About the Exhibition

Bruce Nauman: Topological Gardens—the official U.S. entry at the 53rd International Art Exhibition—La Biennale di Venezia organized by the Philadelphia Museum of Art—presents a thematic survey comprising four decades of Bruce Nauman’s innovative and provocative work over three exhibition sites: the United States Pavilion at the Giardini della Biennale, Università Iuav di Venezia at Tolentini, and the Exhibition Spaces at Università Ca’ Foscari.

Since his first works in the 1960s until the present day, Bruce Nauman has continually forged new paths in American and international artistic practices in which language and intellectual conceptual thinking figure prominently within art forms structured by a precise use of diverse mediums and disciplines. From his early studio-based videos, films, and sound pieces (like Studio Aids II, 1967-68, installed at Iuav’s Tolentini) to his neon signs, bronze, plaster, wax, and resin sculptures, and corridor installations, Nauman insistently pushes the boundaries between disciplines and mediums while teasing and testing psychological, physical, and social constraints.

In a 1979 interview, Nauman commented, “What I want to do is use the investigative polarity that exists in the tension between the public and the private space and to use it to create an edge.” In his seminal 1967 The True Artist Helps the World by Revealing Mystic Truths (Window or Wall Sign)—on view at the U.S. Pavilion—which occupied the window of Nauman’s San Francisco storefront studio, the artist articulates the precise moment in which space morphs from private to public, indoor to outdoor, and personal to social. Later environmental works, such as Double Steel Cage Piece of 1974 (on view at Ca’ Foscari), both entice and entrap visitors by conflating collective perception and subjective experience. Nauman’s most recent works, two sound installations from 2009—Days at Iuav and Giorni at Ca’ Foscari—boldly fill the space with the sound of undulating voices that are at once personal and disembodied.

The three-site structure of the exhibition takes as its point of departure Nauman’s purposeful dissolution of the boundaries that are conventionally perceived to demarcate personal and socialized space. Applying a topological model in which continuity drives experience and perception, Topological Gardens extends the geography of the American representation in the Venice Biennale beyond the U.S. Pavilion and into two Venetian universities located strategically within the city. Topology—a mathematical and metaphorical concept that has been employed by the artist in the consideration of his practice—challenges any notion of discrete and isolated experiences. As a concept that functions both in relation to Nauman’s work and to a possible interpretation of the urban structure of Venice, topology provides a framework in which the audience can relate the experiences of and encounters with Nauman’s art to traversing and negotiating the city.

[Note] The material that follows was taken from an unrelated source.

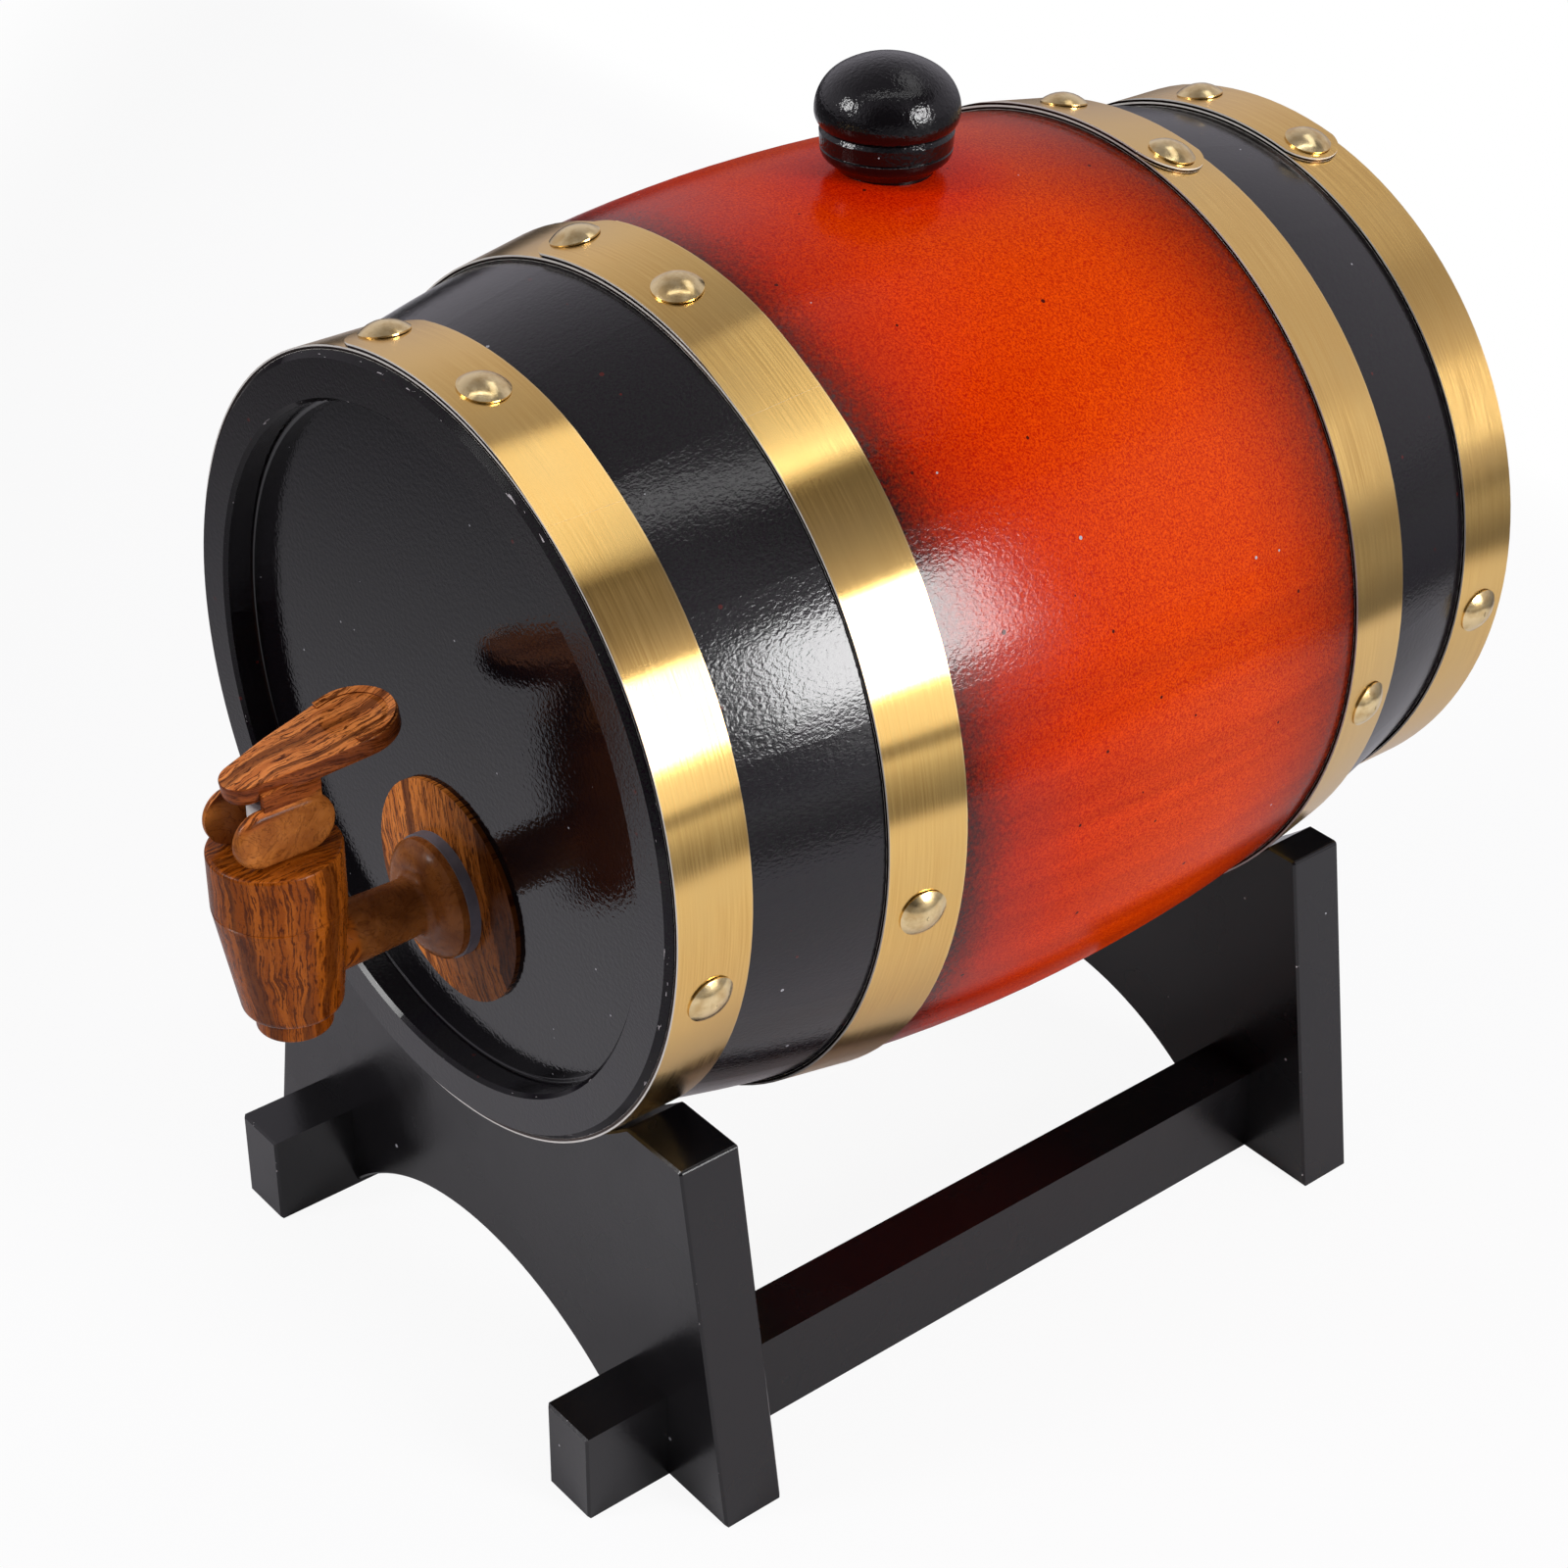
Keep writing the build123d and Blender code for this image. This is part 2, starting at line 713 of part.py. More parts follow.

By opening the U.S. representation formally and conceptually to the city—both to its topography and its inhabitants—the exhibition also intends to challenge the internalized, monolithic ideological foundation on which the national pavilions historically lie. The exhibition sites themselves perfectly exemplify the continuity of change layered in the history of the city’s architectural spaces that were once private, regal, or religious, and are now public, civic, and educational. The renovated interiors of the Exhibition Spaces at Ca’ Foscari—a Gothic palace on the Grand Canal—was once home to the prominent Foscari family, and had housed the administrative offices of the Ca’ Foscari University before their transformation into exhibition space. The main lecture hall (the Aula Magna) of the Università Iuav is situated in what was the refectory of the former convent of the Tolentini. As palimpsests of public and private spaces upon which the urban fabric of Venice is built, all three sites in which the exhibition takes place lay bare the structural mutability between the public and the private that characterizes the city of Venice.

Like the three sites that are topologically linked both to each other and connected to the in-between spaces of Venice, the three thematic “threads” that are plotted through the selection of Nauman’s work in Topological Gardens are similarly intended as trajectories rather than finite itineraries. These thematic concepts—Heads and Hands, Sound and Space, Fountains and Neons—are recurring open categories that, like notes on a musical script, repeatedly punctuate the larger, open-ended landscape of Nauman’s practice.

Neither conclusive nor exhaustive, these threads weave in and out 
in of the three exhibition sites, resonating formally and conceptually throughout the exhibition. As Nauman’s work in diverse mediums might be described as topological—based on resonance and transformation—each site allows visitors to access the logic of the entire exhibition at any point. While there is no preferred order of experience for the exhibition’s three components, what does count, however is the spaces in between, where the tension of the “edge” is both constitutive and ever present.